Dennis - permabull #2

Mike
01-15-2006, 04:18 AM
So if I read that right, we should expect a rough annualized return of 10-11% over the next 7 years from the S&P. That's decent but not exactly mind-blowing (and not much of a departure from the average stock market return over the past 75 years). :p

rokid
01-15-2006, 08:39 AM
So if I read that right, we should expect a rough annualized return of 10-11% over the next 7 years from the S&P. That's decent but not exactly mind-blowing (and not much of a departure from the average stock market return over the past 75 years). :p

Mike - My take was that looks '00-05 looks just like '73-78 . After 1978 the market took off. So....
Since I've been reading predictions of 6-7% for the rest of this decade, another run like '82-99 looks great! However, I'd also take 10-11% a year for the next seven.

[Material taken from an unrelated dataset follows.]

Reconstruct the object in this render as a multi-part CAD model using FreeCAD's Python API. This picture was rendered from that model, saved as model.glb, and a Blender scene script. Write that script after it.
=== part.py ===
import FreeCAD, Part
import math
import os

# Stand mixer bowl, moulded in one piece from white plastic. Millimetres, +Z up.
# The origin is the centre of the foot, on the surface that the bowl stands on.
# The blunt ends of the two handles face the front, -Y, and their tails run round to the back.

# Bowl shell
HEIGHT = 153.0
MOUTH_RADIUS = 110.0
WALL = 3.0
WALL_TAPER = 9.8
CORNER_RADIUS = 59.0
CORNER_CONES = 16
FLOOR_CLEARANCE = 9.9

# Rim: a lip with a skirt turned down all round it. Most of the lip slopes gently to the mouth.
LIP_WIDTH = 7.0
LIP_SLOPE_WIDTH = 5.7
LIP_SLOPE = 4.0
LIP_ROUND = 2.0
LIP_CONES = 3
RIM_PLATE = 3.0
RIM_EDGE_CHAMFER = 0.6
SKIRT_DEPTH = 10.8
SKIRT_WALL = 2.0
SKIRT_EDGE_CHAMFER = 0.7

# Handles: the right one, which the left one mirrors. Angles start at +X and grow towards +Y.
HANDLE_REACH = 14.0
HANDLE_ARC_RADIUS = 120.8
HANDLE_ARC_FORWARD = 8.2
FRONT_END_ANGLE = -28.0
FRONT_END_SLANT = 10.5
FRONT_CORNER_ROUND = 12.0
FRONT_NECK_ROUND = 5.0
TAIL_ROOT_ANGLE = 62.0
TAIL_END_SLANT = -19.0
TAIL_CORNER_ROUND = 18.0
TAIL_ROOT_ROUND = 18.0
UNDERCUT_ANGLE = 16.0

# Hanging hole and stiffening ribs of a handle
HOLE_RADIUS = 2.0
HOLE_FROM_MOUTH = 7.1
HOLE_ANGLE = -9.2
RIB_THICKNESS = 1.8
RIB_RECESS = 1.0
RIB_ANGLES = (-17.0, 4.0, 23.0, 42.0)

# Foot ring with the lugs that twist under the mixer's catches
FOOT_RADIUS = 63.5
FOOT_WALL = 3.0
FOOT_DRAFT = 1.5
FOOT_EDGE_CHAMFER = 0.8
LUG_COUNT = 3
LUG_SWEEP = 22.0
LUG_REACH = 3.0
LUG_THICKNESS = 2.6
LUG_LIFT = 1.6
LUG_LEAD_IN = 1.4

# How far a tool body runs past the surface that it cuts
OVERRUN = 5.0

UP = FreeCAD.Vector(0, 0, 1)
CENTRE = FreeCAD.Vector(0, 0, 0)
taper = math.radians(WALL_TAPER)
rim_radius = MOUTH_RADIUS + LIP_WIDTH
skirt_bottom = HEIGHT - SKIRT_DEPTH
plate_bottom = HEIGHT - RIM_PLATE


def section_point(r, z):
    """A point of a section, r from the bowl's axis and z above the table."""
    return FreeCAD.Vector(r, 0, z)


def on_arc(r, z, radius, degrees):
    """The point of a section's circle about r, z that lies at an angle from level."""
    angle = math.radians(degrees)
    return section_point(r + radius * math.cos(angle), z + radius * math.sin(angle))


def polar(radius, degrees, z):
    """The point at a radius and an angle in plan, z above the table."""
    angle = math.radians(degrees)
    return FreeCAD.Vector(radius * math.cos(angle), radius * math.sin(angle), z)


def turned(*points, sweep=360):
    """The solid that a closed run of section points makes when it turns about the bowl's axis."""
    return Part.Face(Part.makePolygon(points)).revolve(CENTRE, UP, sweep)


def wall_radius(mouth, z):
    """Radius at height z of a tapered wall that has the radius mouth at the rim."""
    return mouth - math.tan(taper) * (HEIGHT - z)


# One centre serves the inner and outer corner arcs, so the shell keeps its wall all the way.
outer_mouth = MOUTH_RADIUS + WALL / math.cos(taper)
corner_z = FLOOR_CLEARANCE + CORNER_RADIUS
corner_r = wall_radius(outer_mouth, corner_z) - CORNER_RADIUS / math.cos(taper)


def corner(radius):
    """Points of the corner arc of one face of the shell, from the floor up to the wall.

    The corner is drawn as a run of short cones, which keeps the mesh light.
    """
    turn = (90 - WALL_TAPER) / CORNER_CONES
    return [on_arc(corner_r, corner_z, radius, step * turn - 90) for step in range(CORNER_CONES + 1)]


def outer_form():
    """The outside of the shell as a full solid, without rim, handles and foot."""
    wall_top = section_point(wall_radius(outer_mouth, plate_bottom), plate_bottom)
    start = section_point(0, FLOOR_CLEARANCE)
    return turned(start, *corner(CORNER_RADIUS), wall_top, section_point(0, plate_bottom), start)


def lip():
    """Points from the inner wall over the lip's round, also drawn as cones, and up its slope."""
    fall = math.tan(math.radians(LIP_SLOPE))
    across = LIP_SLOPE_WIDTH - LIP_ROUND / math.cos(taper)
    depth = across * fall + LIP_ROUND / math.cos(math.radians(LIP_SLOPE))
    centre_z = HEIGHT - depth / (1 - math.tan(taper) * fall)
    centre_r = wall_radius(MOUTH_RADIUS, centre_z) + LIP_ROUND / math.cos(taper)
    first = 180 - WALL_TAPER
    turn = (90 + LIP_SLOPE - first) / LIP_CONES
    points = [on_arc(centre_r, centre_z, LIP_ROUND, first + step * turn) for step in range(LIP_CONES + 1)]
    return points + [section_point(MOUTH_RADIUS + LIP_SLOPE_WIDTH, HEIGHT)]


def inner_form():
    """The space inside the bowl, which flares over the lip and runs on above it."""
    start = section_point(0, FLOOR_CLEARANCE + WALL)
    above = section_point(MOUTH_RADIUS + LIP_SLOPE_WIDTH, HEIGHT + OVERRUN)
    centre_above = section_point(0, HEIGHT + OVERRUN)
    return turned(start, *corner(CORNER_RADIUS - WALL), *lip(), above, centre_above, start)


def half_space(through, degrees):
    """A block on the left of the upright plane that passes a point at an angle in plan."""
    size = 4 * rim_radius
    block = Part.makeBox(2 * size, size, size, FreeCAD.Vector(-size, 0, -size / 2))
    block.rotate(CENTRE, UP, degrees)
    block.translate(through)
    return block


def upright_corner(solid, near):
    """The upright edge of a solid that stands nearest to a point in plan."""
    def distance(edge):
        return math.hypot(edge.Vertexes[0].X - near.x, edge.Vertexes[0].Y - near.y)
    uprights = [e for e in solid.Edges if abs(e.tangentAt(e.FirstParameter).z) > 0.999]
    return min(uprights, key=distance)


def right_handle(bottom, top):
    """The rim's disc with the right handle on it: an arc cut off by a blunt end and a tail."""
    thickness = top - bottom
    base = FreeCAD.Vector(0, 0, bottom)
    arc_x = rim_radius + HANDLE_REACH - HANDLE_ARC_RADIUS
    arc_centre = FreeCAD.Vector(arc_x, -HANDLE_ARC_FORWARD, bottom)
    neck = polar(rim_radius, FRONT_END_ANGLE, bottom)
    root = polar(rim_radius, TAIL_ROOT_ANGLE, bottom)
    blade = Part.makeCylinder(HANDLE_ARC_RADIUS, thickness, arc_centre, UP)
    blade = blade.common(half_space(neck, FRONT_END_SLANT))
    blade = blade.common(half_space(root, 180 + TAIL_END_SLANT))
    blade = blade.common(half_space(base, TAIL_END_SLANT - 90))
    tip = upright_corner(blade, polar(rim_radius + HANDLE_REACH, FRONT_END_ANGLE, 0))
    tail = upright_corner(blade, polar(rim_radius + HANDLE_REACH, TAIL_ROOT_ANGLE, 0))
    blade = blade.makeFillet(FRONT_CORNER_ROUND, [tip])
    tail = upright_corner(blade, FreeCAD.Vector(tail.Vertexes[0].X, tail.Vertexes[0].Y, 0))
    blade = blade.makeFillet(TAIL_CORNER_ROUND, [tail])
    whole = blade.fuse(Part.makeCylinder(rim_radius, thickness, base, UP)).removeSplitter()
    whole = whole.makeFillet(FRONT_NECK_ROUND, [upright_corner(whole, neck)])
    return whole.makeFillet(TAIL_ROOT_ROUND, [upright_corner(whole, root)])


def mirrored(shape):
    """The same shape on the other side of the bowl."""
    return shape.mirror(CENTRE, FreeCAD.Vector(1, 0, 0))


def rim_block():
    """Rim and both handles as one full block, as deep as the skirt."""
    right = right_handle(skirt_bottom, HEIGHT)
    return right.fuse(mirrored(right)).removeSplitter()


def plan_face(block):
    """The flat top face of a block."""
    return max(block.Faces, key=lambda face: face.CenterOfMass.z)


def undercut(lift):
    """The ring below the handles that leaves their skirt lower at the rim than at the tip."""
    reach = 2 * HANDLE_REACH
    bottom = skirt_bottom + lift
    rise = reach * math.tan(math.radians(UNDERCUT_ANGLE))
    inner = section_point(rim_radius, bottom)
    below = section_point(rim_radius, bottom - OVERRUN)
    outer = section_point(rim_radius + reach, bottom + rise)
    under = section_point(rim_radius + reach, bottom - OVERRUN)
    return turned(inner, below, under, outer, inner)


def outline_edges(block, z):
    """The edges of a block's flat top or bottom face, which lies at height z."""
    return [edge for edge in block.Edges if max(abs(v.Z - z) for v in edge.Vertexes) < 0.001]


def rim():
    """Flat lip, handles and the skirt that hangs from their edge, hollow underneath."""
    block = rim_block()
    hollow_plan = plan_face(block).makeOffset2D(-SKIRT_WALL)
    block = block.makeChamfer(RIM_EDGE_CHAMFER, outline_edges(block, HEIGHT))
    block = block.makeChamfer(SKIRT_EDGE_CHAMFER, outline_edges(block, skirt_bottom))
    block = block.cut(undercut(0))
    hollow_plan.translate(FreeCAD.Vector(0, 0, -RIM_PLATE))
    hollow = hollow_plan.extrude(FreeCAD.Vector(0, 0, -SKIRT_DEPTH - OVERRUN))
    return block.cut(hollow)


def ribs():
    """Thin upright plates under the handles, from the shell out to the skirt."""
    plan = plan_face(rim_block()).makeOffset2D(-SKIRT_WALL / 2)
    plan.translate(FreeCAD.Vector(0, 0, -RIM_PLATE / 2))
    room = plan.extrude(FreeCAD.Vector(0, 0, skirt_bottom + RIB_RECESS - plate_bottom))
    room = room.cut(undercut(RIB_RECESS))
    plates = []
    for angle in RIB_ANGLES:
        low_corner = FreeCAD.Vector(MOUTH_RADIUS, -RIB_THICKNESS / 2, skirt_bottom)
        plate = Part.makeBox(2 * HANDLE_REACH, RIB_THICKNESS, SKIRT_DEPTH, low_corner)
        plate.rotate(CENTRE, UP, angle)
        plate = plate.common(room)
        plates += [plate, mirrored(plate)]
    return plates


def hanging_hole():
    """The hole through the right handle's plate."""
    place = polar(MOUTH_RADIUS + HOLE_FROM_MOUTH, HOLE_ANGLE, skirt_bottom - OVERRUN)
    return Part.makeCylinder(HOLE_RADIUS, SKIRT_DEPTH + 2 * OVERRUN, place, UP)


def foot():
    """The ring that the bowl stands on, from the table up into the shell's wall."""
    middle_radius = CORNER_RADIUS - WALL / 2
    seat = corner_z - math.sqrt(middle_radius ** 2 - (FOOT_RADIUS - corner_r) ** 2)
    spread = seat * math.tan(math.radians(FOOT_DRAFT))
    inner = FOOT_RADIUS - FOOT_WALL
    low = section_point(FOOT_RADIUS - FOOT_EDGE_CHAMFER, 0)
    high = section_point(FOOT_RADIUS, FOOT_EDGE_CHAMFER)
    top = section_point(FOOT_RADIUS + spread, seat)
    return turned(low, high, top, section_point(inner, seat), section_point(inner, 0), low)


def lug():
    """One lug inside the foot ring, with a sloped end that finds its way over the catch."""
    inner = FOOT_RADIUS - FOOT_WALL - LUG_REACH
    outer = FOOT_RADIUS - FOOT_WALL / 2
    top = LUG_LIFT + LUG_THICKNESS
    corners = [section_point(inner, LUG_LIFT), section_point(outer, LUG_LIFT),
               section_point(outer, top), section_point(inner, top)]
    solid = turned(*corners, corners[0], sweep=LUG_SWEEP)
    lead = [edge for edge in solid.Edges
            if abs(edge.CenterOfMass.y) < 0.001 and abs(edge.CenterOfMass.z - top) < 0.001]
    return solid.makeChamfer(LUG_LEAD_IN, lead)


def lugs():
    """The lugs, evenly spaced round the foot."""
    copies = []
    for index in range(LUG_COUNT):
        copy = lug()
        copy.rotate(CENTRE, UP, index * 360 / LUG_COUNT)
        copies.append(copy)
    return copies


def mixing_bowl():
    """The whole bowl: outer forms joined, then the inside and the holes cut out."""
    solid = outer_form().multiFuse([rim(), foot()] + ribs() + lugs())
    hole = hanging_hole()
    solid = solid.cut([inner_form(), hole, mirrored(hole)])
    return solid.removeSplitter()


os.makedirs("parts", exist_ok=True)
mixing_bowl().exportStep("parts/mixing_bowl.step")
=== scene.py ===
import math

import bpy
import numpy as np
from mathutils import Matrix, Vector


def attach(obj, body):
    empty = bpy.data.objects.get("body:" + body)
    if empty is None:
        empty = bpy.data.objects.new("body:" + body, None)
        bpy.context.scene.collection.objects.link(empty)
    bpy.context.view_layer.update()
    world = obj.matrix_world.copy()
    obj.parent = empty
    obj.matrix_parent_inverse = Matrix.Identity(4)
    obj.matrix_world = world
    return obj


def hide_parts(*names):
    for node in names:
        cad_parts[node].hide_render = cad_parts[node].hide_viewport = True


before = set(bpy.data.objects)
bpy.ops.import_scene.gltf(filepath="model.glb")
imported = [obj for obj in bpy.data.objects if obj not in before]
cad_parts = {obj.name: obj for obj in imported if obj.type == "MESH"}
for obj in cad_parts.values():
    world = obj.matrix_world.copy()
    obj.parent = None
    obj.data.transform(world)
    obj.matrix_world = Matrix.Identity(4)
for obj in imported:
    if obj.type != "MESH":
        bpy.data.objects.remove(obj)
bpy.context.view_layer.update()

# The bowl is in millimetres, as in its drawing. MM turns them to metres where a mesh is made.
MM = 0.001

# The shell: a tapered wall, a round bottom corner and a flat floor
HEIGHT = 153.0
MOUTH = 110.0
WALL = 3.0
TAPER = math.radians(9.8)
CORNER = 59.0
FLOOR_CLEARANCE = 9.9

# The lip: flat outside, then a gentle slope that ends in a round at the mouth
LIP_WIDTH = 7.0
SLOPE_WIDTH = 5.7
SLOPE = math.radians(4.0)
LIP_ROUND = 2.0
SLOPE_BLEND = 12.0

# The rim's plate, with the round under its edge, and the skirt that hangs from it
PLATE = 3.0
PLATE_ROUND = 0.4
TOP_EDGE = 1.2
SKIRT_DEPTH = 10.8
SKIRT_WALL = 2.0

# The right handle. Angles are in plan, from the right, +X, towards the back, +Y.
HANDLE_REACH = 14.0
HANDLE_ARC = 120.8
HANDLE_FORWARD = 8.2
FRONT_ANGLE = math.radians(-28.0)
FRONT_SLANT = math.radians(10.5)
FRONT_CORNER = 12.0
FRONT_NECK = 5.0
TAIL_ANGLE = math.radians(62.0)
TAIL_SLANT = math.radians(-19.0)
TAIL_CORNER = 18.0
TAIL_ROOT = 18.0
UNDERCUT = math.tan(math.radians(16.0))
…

Birch - I just started reading Jeremy Siegel's new book, "The Future for Investors". He argues that indexing the S&P 500 provides suboptimal returns because new, fast growing, and over priced companies, e.g. Yahoo!, are continually being added to it. Since these companies have such high valuations (in Yahoo!'s case it was once valued at 500 times earnings!), the returns from an S&P 500 index fund are less than those that result from buying and holding, and reinvesting the dividends of, a diversified group of low P/E S&P 500 companies.

Value investing! Away from Bogle and back to Graham and Buffet!

Mike
01-16-2006, 02:39 AM
So are you advocating investment in a "large cap value" fund rather than an S&P index fund?

rokid
01-16-2006, 07:07 AM
So are you advocating investment in a "large cap value" fund rather than an S&P index fund?

Mike - No, I'm not. However, you might interpret Prof. Siegel in that way. I just mentioned the book because I thought it was interesting. Conventional wisdom advocates holding a significant portion of your portfolio in a large cap index fund. In addition, since Birch is such a big advocate of the C Fund and expects it to be the next top performer, I thought he might also find Siegel's theory interesting.

Philosophically, I'm an efficient market advocate, i.e. hold the global market. Unfortunately, TSP doesn't provide an emerging markets fund or an international bond fund.

However, I violate my own philosophy by holding a significant amount of my portfolio in FLPSX. Its manager, Joel Tillinghast, invests what appear to be small and mid cap value stocks. Although it is actively managed, its return is so high and its risk so low, it's hard to ignore. In addition, FLPSX non-correlates with the rest of my portfolio. Consequently, it is a great diversifier.

Mike
01-17-2006, 12:59 AM
Nice fund (5 stars). Their expense ratio is almost 1% (blah), but it's hard to argue with the results: -6% = worst annual return (when the overall market did far worse), while +46% = best annual return.

A significant portion of their holdings are now in defensive sectors (financials + healthcare), so it looks like they expect a bit of an economic slowdown, too.